* [The exercise]: State only the number of lines that contain the string "this".

* [Provided data]:
Start

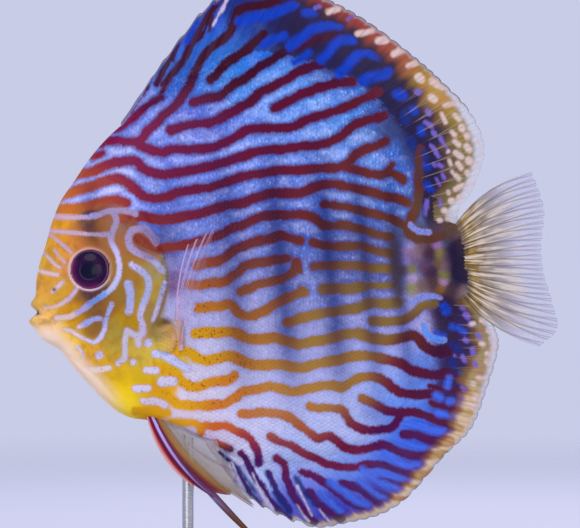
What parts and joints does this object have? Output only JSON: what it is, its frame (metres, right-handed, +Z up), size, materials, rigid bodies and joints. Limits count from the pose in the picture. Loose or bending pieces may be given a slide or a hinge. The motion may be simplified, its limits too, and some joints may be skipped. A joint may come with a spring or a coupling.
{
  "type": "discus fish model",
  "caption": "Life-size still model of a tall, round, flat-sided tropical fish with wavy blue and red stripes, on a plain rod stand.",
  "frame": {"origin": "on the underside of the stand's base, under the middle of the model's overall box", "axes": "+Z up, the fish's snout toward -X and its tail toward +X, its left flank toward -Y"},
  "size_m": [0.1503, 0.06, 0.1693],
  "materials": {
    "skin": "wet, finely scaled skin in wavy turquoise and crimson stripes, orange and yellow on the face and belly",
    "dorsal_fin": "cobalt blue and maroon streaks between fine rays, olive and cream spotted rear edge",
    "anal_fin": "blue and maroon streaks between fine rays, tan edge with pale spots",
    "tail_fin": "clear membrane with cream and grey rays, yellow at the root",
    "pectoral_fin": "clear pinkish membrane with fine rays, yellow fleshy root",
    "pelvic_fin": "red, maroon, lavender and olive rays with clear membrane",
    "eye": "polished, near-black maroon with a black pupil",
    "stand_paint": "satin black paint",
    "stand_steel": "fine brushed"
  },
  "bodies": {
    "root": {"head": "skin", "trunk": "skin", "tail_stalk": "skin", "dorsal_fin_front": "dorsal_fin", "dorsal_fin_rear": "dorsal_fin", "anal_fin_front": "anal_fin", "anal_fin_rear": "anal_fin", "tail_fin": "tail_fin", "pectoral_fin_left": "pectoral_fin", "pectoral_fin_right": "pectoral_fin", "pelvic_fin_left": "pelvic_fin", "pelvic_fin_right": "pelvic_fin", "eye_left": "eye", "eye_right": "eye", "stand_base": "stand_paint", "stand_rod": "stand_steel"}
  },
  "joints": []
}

End
Start

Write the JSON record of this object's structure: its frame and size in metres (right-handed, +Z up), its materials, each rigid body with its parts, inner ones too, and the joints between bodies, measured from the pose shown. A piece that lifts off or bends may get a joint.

End

* [Task result]: 2